As fábricas padeciam de atraso tecnológico. As existentes eram engenhos de socar erva (pouco mais de 90); de serrar madeira, de descascar arroz (poucos), de fazer açúcar e aguardente.
O comércio de madeira, diz, deveria crescer muito nos anos seguintes, dada a existência de “matas sem fim de pinheiros, (cuja abundância, em língua indígena, dá lugar ao nome – Curityba).
Quanto ao gado, cavalos e muares vindos do sul, Zacarias informa que “avaliando pelos direitos de passagem, no Rio Negro, de animais vindos do sul, (...) fácil é reconhecer que mais de 40.000 animais entram cada ano em território desta província, donde quase todo, depois, vai ser vendido na grande feira de Sorocaba (...)”.

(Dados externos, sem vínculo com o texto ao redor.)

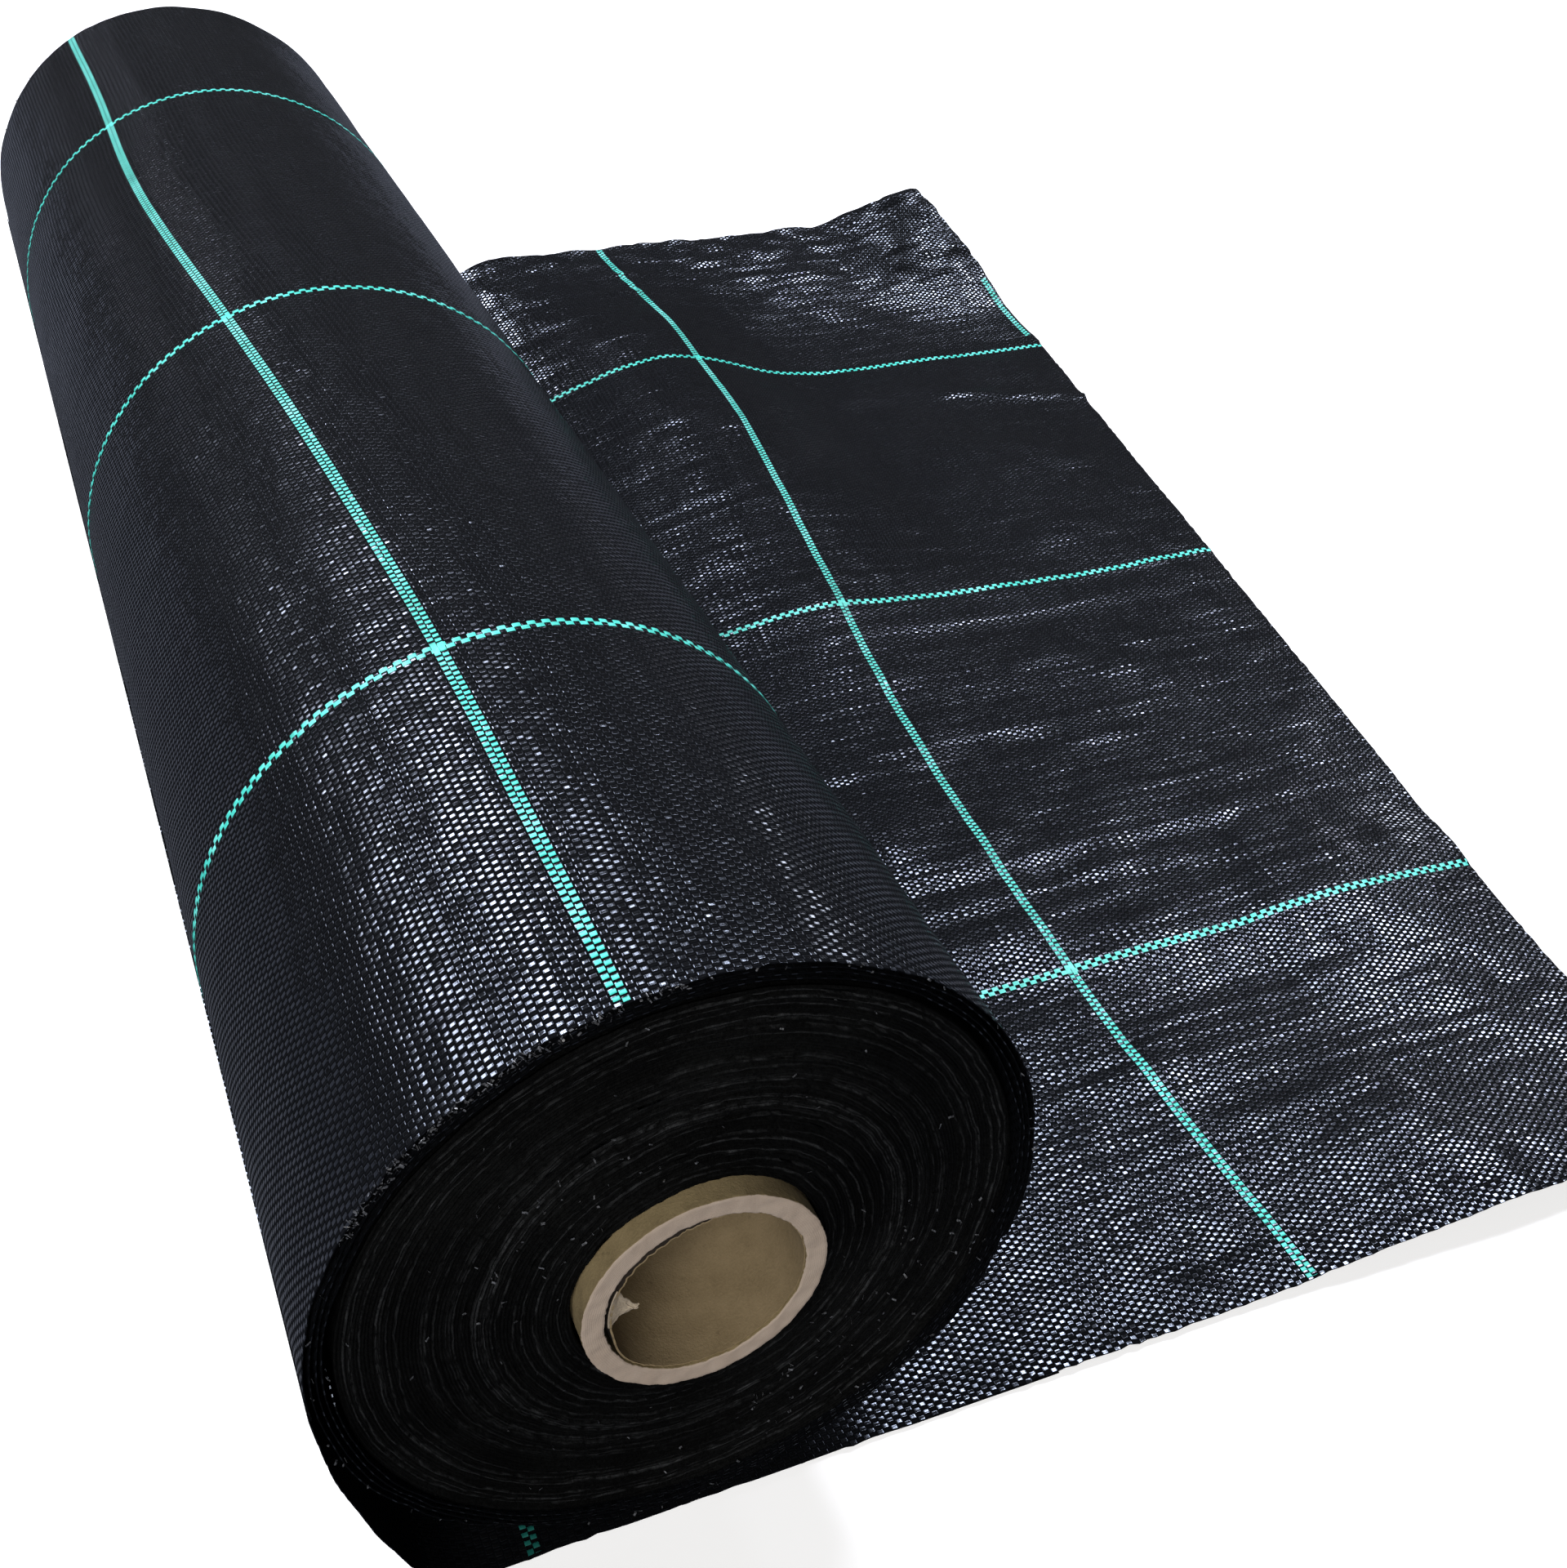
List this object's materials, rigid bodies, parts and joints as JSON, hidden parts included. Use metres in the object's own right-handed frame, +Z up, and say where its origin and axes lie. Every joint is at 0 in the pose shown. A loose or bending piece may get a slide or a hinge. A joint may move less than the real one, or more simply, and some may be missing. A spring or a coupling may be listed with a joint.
{
  "type": "weed control fabric roll",
  "caption": "Roll of black woven weed control fabric with green marker lines on a cardboard core, its free end laid out flat on the floor.",
  "frame": {"origin": "on the floor straight below the middle of the roll's length", "axes": "+Z up, +Y along the roll from its near end to its far end, +X the way the fabric is laid out"},
  "size_m": [0.586, 0.812, 0.1965],
  "materials": {
    "woven_fabric": "satin woven polypropylene tape",
    "marker_tape": "satin",
    "core_board": "matte",
    "core_liner": "matte"
  },
  "bodies": {
    "laid_out_sheet": {"laid_sheet": "woven_fabric", "sheet_warp_marker_near": "marker_tape", "sheet_warp_marker_middle": "marker_tape", "sheet_warp_marker_far": "marker_tape", "sheet_weft_marker_under_roll": "marker_tape", "sheet_weft_marker_middle": "marker_tape", "sheet_weft_marker_cut_end": "marker_tape"},
    "loose_wrap": {"loose_wrap": "woven_fabric", "loose_wrap_marker_near": "marker_tape", "loose_wrap_marker_middle": "marker_tape", "loose_wrap_marker_far": "marker_tape"},
    "roll": {"cardboard_core": "core_board", "core_inner_ply": "core_liner", "wound_pack": "woven_fabric", "outer_winding": "woven_fabric", "roll_warp_marker_near": "marker_tape", "roll_warp_marker_middle": "marker_tape", "roll_warp_marker_far": "marker_tape", "roll_weft_marker": "marker_tape"}
  },
  "joints": [
    {"name": "roll_travel", "type": "slide", "parent": "laid_out_sheet", "child": "loose_wrap", "axis": [-1, 0, 0], "range_m": [0, 0.15]},
    {"name": "roll_turn", "type": "hinge", "parent": "loose_wrap", "child": "roll", "pos_m": [0, 0, 0.09966], "axis": [0, -1, 0], "range_deg": [0, 89]}
  ],
  "couplings": [
    {"joint": "roll_turn", "follows": "roll_travel", "rad_per_m": 10.309}
  ]
}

Quanto ao transporte fluvial, Zacarias faz vários relatos sobre particularidades dos rios navegáveis, das dificuldades inerentes e também da necessidade de se conhecer melhor a navegabilidade de alguns rios, como o próprio rio Yguassu. Aliás, neste relatório ele menciona o interesse do Dr. Faivre em descer o rio e estudá-lo, desde que recebesse ajuda financeira do governo. Sobre este rio, vale transcrever a descrição de Foz do Iguaçu --- então chamada de “Salto Grande” --- feita por Zacarias:

"Se esse salto do Yguassú é um grande estorvo à sua navegação, uma circunstância (...) vem a ser que a navegação (...) é restrita somente ao interior, porquanto, como melhor do que eu sabeis, o Yvahy e o Paranapanema deságuam no alto Paraná, isto é, acima do “Salto Grande”, insuperável obstáculo à navegação que o autor da história argentina chama “ a mais maravilhosa obra da natureza pela fúria e velocidade, com que cai todo o curso das águas, precipitando-se em uma penha como caixa guarnecida de duras rochas, em que todo o rio tendo, no alto do salto mais de 2 léguas de largura, se estreita a tiro de flecha, e dai se reparte em onze canais, de sorte que não há olhos nem cabeça humana que possam contemplar sem experimentar vertigem e perder a vista, ouvindo-se o rumor de 8 léguas de distância, e vendo-se o vapor, que se levanta, de mais de 6 como uma nuvem branquíssima”.